Juan Carlos I y Felipe González son los dos genios más brillantes e indiscutibles que ha parido la política española moderna. Aquello que diferencia un estado de una simple tribu es su capacidad de salvar el cinismo, inherente a la gestión de la cosa pública. Felipe toleró (e incluso promovió) el terrorismo de estado contra ETA, en un tiempo en el que los miembros de la banda campaban libres por el mundo, y Juan Carlos supo empujar a las elites franquistas hacia la imperfecta democracia española para así asegurar la pervivencia de la corona parlamentaria en un país de nostalgia republicana y cesarista. Todo gran estado y todo gran gobernante esconde una altísima cuota de miseria, y ahí me tenéis al estupendo Nobel Barack Obama regalando lecciones de paz mundial (cuando el 44th mató a mucha más gente y puso a los Estados Unidos en muchos más conflictos armados que George W. Bush y Donald Trump juntos) o a Aung San Suu Kyi, que ha transitado de mártir pacifista a tolerar genocidios como quien pasa del café a la tila.

Juan Carlos no es mi monarca, porque en casa siempre hemos soñado con tener reyes catalanes, pero su contribución a la causa internacional del país que representa, y por la cual ha cobrado merecidísimas comisiones, sólo la pueden negar los analfabetos. Cuando el independentismo se enfada por la foto de Juan Carlos con Mohamed bin Salman, príncipe júnior de Arabia Saudita, ello significa que la tribu continúa sin entender las mínimas formas de cortesía entre jefes de estado mundiales. El príncipe en cuestión no podría estar más lejos de cualquier soberano que yo desearía para mi pueblo, pero Juan Carlos debe saludarlo porque hacerlo es el gesto que se espera de dos países aliados, por fétidos que sean sus contratos. Si los catalanes fuéramos tan quisquillosos con nuestros políticos ―que nos han engañado y utilizado mucho más que Juan Carlos, aprobando leyes que sabían inaplicables y promoviendo un proceso que sabían fraudulento de antemano― la salud mental de la tribu mejoraría radicalmente. Pero, ya se sabe, sale más a cuenta enervarse con el monarca.

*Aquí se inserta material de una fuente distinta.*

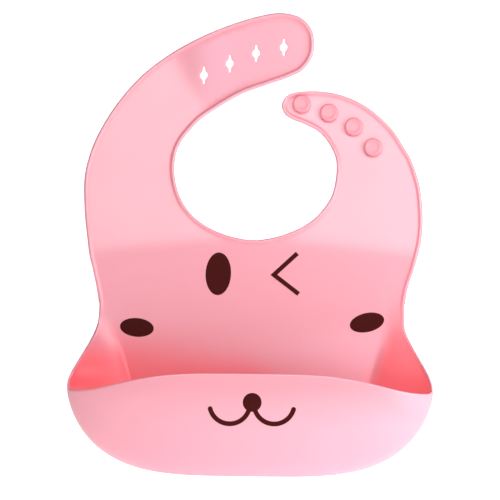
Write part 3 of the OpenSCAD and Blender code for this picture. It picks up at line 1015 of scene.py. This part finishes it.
def stud_head(name, centre):
    x, z = centre
    m = STUD_SEGMENTS
    around = np.linspace(0, 2 * math.pi, m, endpoint=False)
    verts = [(x, -SHEET - STUD_PROFILE[0][1], z)]
    verts += [(x + r * math.cos(t), -SHEET - h, z + r * math.sin(t))
              for r, h in STUD_PROFILE[1:-1] for t in around]
    verts.append((x, -SHEET - STUD_PROFILE[-1][1], z))
    top_ring = 1 + (len(STUD_PROFILE) - 3) * m
    faces = []
    for j in range(m):
        after = (j + 1) % m
        faces.append((0, 1 + j, 1 + after))
        faces += [(i + j, i + m + j, i + m + after, i + after) for i in range(1, top_ring, m)]
        faces.append((top_ring + j, len(verts) - 1, top_ring + after))
    PIECES[name] = make_object(name, rest_map(verts, np.zeros(len(verts), bool)), faces)


for name, centre in zip(STUD_NAMES, STUDS):
    stud_head(name, centre)

# every skin faces outwards
for ob in PIECES.values():
    bm = bmesh.new()
    bm.from_mesh(ob.data)
    volume = bm.calc_volume(signed=True)
    bm.free()
    if volume < 0:
        ob.data.flip_normals()
        ob.data.update()


# ---------------------------------------------------------------- materials
def add_node(tree, kind, inputs=None, **settings):
    node = tree.nodes.new("ShaderNode" + kind)
    for key, value in settings.items():
        setattr(node, key, value)
    set_inputs(node, inputs or {})
    return node


def set_inputs(node, inputs):
    for key, value in inputs.items():
        node.inputs[key].default_value = value


# sockets of a colour Mix node
COLOR_A, COLOR_B, COLOR_OUT = 6, 7, 2


def add_painted_shade(tree, bsdf, color, shaded_fold, lit_pink, spec):
    """Paints shade into the hollows (redder, duller), paints light where the value is negative
    (paler) and adds a painted glow; returns the colour.
    """
    link = tree.links.new
    painted_shade = add_node(tree, "Attribute", attribute_name="painted_shade").outputs["Fac"]
    # painted shade mixes the colour towards the deep red, painted light towards the paler pink
    tint = add_node(tree, "Mix", {COLOR_B: (*shaded_fold, 1)}, data_type="RGBA")
    link(painted_shade, tint.inputs[0])
    link(color, tint.inputs[COLOR_A])
    minus = add_node(tree, "Math", {1: -1.0}, operation="MULTIPLY", use_clamp=True)
    paint_light = add_node(tree, "Mix", {COLOR_B: (*lit_pink, 1)}, data_type="RGBA")
    link(painted_shade, minus.inputs[0])
    link(minus.outputs[0], paint_light.inputs[0])
    link(tint.outputs[COLOR_OUT], paint_light.inputs[COLOR_A])
    # painted shade also takes shine away down in the pocket
    dull = add_node(tree, "MapRange", {"To Min": spec, "To Max": spec * 0.15})
    link(painted_shade, dull.inputs["Value"])
    link(dull.outputs["Result"], bsdf.inputs["Specular IOR Level"])
    # painted glow: red emission where the glow attribute is set, though the sheet is no lamp
    glow = add_node(tree, "Attribute", attribute_name="glow")
    strength = add_node(tree, "Math", {1: 0.34}, operation="MULTIPLY")
    link(glow.outputs["Fac"], strength.inputs[0])
    link(strength.outputs[0], bsdf.inputs["Emission Strength"])
    set_inputs(bsdf, {"Emission Color": (1.0, 0.13, 0.14, 1)})
    return paint_light.outputs[COLOR_OUT]


def silicone(name, base, deep, rough, bump, sheen, spec, shaded_fold=None, lit_pink=None):
    """Moulded silicone: nearly even colour, faintly cloudy, fine grain and a broad soft shine."""
    material = bpy.data.materials.new(name)
    material.use_nodes = True
    tree = material.node_tree
    link = tree.links.new
    bsdf = tree.nodes["Principled BSDF"]
    place = add_node(tree, "TexCoord").outputs["Object"]
    cloud = add_node(tree, "TexNoise", {"Scale": 28.0, "Detail": 3.0, "Roughness": 0.55})
    mix = add_node(tree, "Mix", {COLOR_A: (*base, 1), COLOR_B: (*deep, 1)}, data_type="RGBA")
    share = add_node(tree, "MapRange", {"From Min": 0.35, "From Max": 0.75, "To Max": 0.5})
    link(place, cloud.inputs["Vector"])
    link(cloud.outputs["Fac"], share.inputs["Value"])
    link(share.outputs["Result"], mix.inputs[0])
    color = mix.outputs[COLOR_OUT]
    # painted shade, painted light and a painted glow, read from the skins' attributes
    if shaded_fold is not None:
        color = add_painted_shade(tree, bsdf, color, shaded_fold, lit_pink, spec)
    link(color, bsdf.inputs["Base Color"])

    fine = add_node(tree, "TexNoise", {"Scale": 2600.0, "Detail": 4.0})
    wave = add_node(tree, "TexNoise", {"Scale": 60.0, "Detail": 1.0})
    grain = add_node(tree, "Bump", {"Strength": bump, "Distance": 0.00004})
    swell = add_node(tree, "Bump", {"Strength": 0.25, "Distance": 0.0003})
    link(place, fine.inputs["Vector"])
    link(place, wave.inputs["Vector"])
    link(fine.outputs["Fac"], grain.inputs["Height"])
    link(wave.outputs["Fac"], swell.inputs["Height"])
    link(swell.outputs["Normal"], grain.inputs["Normal"])
    link(grain.outputs["Normal"], bsdf.inputs["Normal"])
    roughness = add_node(tree, "MapRange", {"To Min": rough - 0.05, "To Max": rough + 0.05})
    link(cloud.outputs["Fac"], roughness.inputs["Value"])
    link(roughness.outputs["Result"], bsdf.inputs["Roughness"])
    set_inputs(bsdf, {
        "IOR": 1.5, "Specular IOR Level": spec, "Sheen Weight": sheen, "Sheen Roughness": 0.5,
        "Sheen Tint": (1.0, 0.93, 0.95, 1), "Coat Roughness": 0.5})
    return material


def srgb(*rgb):
    """Linear colour from 0-255 values."""
    return tuple(((c / 255 + 0.055) / 1.055) ** 2.4 if c > 10 else c / 255 / 12.92 for c in rgb)


# the deep red is the painted shade of the pocket and the bead's groove, the paler pink the
# painted light
PINK = silicone("pink_silicone", base=srgb(232, 152, 165), deep=srgb(231, 149, 162), rough=0.33,
                bump=0.30, sheen=0.05, spec=1.0, shaded_fold=srgb(250, 80, 86),
                lit_pink=srgb(242, 172, 188))
# the stud heads get a deeper pink copy of the silicone
STUD = silicone("pink_silicone_deeper", base=srgb(240, 138, 151), deep=srgb(239, 134, 148),
                rough=0.38, bump=0.30, sheen=0.04, spec=0.8)
BROWN = silicone("brown_silicone", base=srgb(66, 12, 11), deep=srgb(54, 9, 9), rough=0.45,
                 bump=0.25, sheen=0.0, spec=0.08)
for name, ob in PIECES.items():
    ob.data.materials.append(BROWN if "inlay" in name else STUD if "stud_head" in name else PINK)

# ---------------------------------------------------------------- bodies
REPLACED = {
    "pocket_skin": ("apron_lower_panel", "catcher_floor", "gusset_left", "gusset_right",
                    "catcher_front_wall"),
    "chest_skin": ("chest_panel",),
    "left_shoulder_skin": ("left_shoulder",),
    "hole_side_skin": ("hole_strap_side",),
    "hole_crown_skin": ("hole_strap_crown",),
    "hole_tip_skin": ("hole_strap_tip",),
    "right_shoulder_skin": ("right_shoulder",),
    "stud_side_skin": ("stud_strap_side",),
    "stud_tip_skin": ("stud_strap_tip",),
    "eye_left_inlay": ("eye_motif_open",),
    "eye_right_inlay": ("eye_motif_wink",),
    "cheek_left_inlay": ("cheek_motif_left",),
    "cheek_right_inlay": ("cheek_motif_right",),
    "muzzle_inlay": ("nose_mouth_motif",)}
for name, parts in REPLACED.items():
    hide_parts(*parts)
for k, name in enumerate(STUD_NAMES):
    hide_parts("stud_%d" % (k + 1))


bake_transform(PIECES["pocket_skin"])
for name in ("chest_skin", "cheek_left_inlay", "cheek_right_inlay"):
    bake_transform(PIECES[name])

lean_cos, lean_sin = math.cos(math.radians(LEAN)), math.sin(math.radians(LEAN))
ROOT_WAY = (0, 0.1, 1)
LEAN_WAY = (0, lean_sin, lean_cos)
TIP_WAY = (TIP_FORWARD[0], TIP_FORWARD[1] * lean_sin, TIP_FORWARD[1] * lean_cos)
# Skin, the two bodies it joins, joint, mm before and after the joint, way along the strap.
STRAP_BENDS = [
    ("left_shoulder_skin", "chest", "hole_shoulder", "hole_strap_wrap", 1.2, 16.8, ROOT_WAY),
    ("right_shoulder_skin", "chest", "stud_shoulder", "stud_strap_wrap", 1, 14, ROOT_WAY),
    ("hole_side_skin", "hole_shoulder", "hole_side", "hole_side_bend", 19, 12.8, LEAN_WAY),
    ("hole_crown_skin", "hole_side", "hole_crown", "hole_crown_bend", 10.5, 10, LEAN_WAY),
    ("hole_tip_skin", "hole_crown", "hole_tip", "hole_tip_bend", 12, 16, TIP_WAY),
    ("stud_side_skin", "stud_shoulder", "stud_side", "stud_side_bend", 9.2, 13, LEAN_WAY),
    ("stud_tip_skin", "stud_side", "stud_tip", "stud_tip_bend", 12, 8, LEAN_WAY)]
for name, body, next_body, joint, before, after, way in STRAP_BENDS:
    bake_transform(PIECES[name])
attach(PIECES["eye_left_inlay"], "chest")
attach(PIECES["eye_right_inlay"], "chest")
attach(PIECES["muzzle_inlay"], "front_wall")
for name in STUD_NAMES:
    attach(PIECES[name], "stud_tip")

# ---------------------------------------------------------------- floor and backdrop, metres
FLOOR_Z = -0.1125
FLOOR_HALF = 9.0         # half width, and how far it runs to the front
CURVE_START = 1.6        # where the floor starts to curve up
CURVE_RADIUS = 1.2
BACKDROP_TOP = 5.0
FLOOR_GLOW = 0.55        # emission for all rays
FLOOR_SEEN = 0.5         # added for the camera


def floor_material():
    """Glowing white; seen from behind, the backdrop gives way."""
    material = bpy.data.materials.new("floor_white")
    material.use_nodes = True
    tree = material.node_tree
    link = tree.links.new
    bsdf = tree.nodes["Principled BSDF"]
    set_inputs(bsdf, {"Base Color": (0.9, 0.9, 0.9, 1), "Roughness": 0.9,
                      "Specular IOR Level": 0.1, "Emission Color": (1, 1, 1, 1)})
    camera_ray = add_node(tree, "LightPath").outputs["Is Camera Ray"]
    glow = add_node(tree, "Math", {1: FLOOR_SEEN, 2: FLOOR_GLOW}, operation="MULTIPLY_ADD")
    link(camera_ray, glow.inputs[0])
    link(glow.outputs[0], bsdf.inputs["Emission Strength"])
    geometry = add_node(tree, "NewGeometry")
    both = add_node(tree, "Math", operation="MULTIPLY")
    clear = add_node(tree, "BsdfTransparent")
    pick = add_node(tree, "MixShader")
    link(camera_ray, both.inputs[0])
    link(geometry.outputs["Backfacing"], both.inputs[1])
    link(both.outputs[0], pick.inputs[0])
    link(bsdf.outputs[0], pick.inputs[1])
    link(clear.outputs[0], pick.inputs[2])
    link(pick.outputs[0], tree.nodes["Material Output"].inputs["Surface"])
    return material


def build_floor():
    mesh = bpy.data.meshes.new("floor")
    profile = [(-FLOOR_HALF, 0.0), (CURVE_START, 0.0)]      # y, height
    profile += [(CURVE_START + CURVE_RADIUS * math.sin(math.radians(a)),
                 CURVE_RADIUS - CURVE_RADIUS * math.cos(math.radians(a)))
                for a in range(10, 91, 10)]
    profile.append((CURVE_START + CURVE_RADIUS, BACKDROP_TOP))
    n = len(profile)
    mesh.from_pydata([(x, y, z + FLOOR_Z) for x in (-FLOOR_HALF, FLOOR_HALF) for y, z in profile],
                     [], [(i, n + i, n + i + 1, i + 1) for i in range(n - 1)])
    mesh.polygons.foreach_set("use_smooth", [True] * len(mesh.polygons))
    floor = bpy.data.objects.new("floor", mesh)
    bpy.context.scene.collection.objects.link(floor)
    floor.data.materials.append(floor_material())


build_floor()

# ---------------------------------------------------------------- light
WORLD_LIGHT = 0.03       # background strength for all rays
WORLD_SEEN = 1.02        # added for the camera
LIGHT_Z = 0.03           # height of the point the softboxes surround
LIGHT_AIM = Vector((0, -0.02, LIGHT_Z))

scene = bpy.context.scene
world = bpy.data.worlds.new("studio")
scene.world = world
world.use_nodes = True
background = world.node_tree.nodes["Background"]
background.inputs["Color"].default_value = (1, 1, 1, 1)
light_path = add_node(world.node_tree, "LightPath")
strength = add_node(world.node_tree, "Math", {1: WORLD_SEEN, 2: WORLD_LIGHT},
                    operation="MULTIPLY_ADD")
world.node_tree.links.new(light_path.outputs["Is Camera Ray"], strength.inputs[0])
world.node_tree.links.new(strength.outputs[0], background.inputs["Strength"])


def softbox(name, azimuth, low, high, wide, dist, radiance, color=(1, 1, 1)):
    """A softbox on a sphere round the bib, facing it: from elevation low to high and so many
    degrees wide; azimuth 0 is the front and 90 the right."""
    turn, rise = math.radians(azimuth), math.radians((low + high) / 2)
    where = (dist * math.sin(turn) * math.cos(rise), -dist * math.cos(turn) * math.cos(rise),
             dist * math.sin(rise) + LIGHT_Z)
    height = 2 * dist * math.tan(math.radians((high - low) / 2))
    width = 2 * dist * math.tan(math.radians(wide / 2))
    light = bpy.data.lights.new(name, "AREA")
    light.shape = "RECTANGLE"
    light.size = width
    light.size_y = height
    light.energy = radiance * math.pi * width * height
    light.color = color
    ob = bpy.data.objects.new(name, light)
    scene.collection.objects.link(ob)
    ob.location = where
    ob.rotation_mode = "QUATERNION"
    ob.rotation_quaternion = (LIGHT_AIM - Vector(where)).to_track_quat("-Z", "Y")


softbox("top_front", azimuth=6, low=17, high=45, wide=48, dist=1.6, radiance=4.05)
softbox("right_mid", azimuth=52, low=-4, high=32, wide=30, dist=0.5, radiance=4.9,
        color=(0.96, 0.97, 1.0))
softbox("back_fill", azimuth=180, low=18, high=60, wide=60, dist=1.4, radiance=1.1)
softbox("right_side", azimuth=86, low=-3, high=24, wide=26, dist=1.6, radiance=1.6,
        color=(0.86, 0.92, 1.0))

# ---------------------------------------------------------------- camera, metres
CAMERA_DIST = 7.0
VIEW_WIDTH = 0.325       # width of the view at the target
CAMERA_ROLL = -0.7       # degrees
TARGET = Vector((-0.0011, 0, 0.0357))

camera_data = bpy.data.cameras.new("camera")
camera_data.sensor_width = 36
camera_data.lens = camera_data.sensor_width / 2 / (VIEW_WIDTH / 2 / CAMERA_DIST)
camera_data.clip_end = 50
camera = bpy.data.objects.new("camera", camera_data)
scene.collection.objects.link(camera)
camera.location = TARGET + Vector((0, -CAMERA_DIST, 0))
view = TARGET - camera.location
roll = Quaternion(view.normalized(), math.radians(CAMERA_ROLL))
camera.rotation_mode = "QUATERNION"
camera.rotation_quaternion = roll @ view.to_track_quat("-Z", "Y")
scene.camera = camera

scene.view_settings.view_transform = "Standard"
scene.view_settings.look = "None"
scene.cycles.max_bounces = 16
scene.cycles.diffuse_bounces = 12
scene.cycles.glossy_bounces = 4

No te preocupes tanto por la foto del rey, conciudadano, y piensa más en la fotografía de Lluís Llach redactando la constitución de la nonata República Catalana. No te indignes con los viajes del monarca, querido compañero, y piensa en la fotografía de Carles Puigdemont, gallardo y desafiante en sus aspiraciones de desobediencia, con las resoluciones en las que el Tribunal Constitucional español le advertía de las consecuencias penales de sus acciones. No te ensañes con el rey y sus putitas, estimado compatriota, y piensa en la fotografía de la Crida, es decir de Convergència, pidiéndote diez euracos a fondo perdido tras haberte robado con el 3% mucho más que lo que te ha sacado la monarquía española. Si quieres indignarte con fotos, ilustre colega de fatigas, recupera el álbum del Tricentenario, de las runas del Born con el comisario Torra y del Consell Assessor per a la Transició Nacional. Si quieres enfadarte, compadre, créeme que tienes toda una manada de instantáneas que te cabrearán mucho más que la del rey cojo.

Qué envidia, mireusté, los estados que todavía pueden regalar un cinismo de primera a su ciudadanía.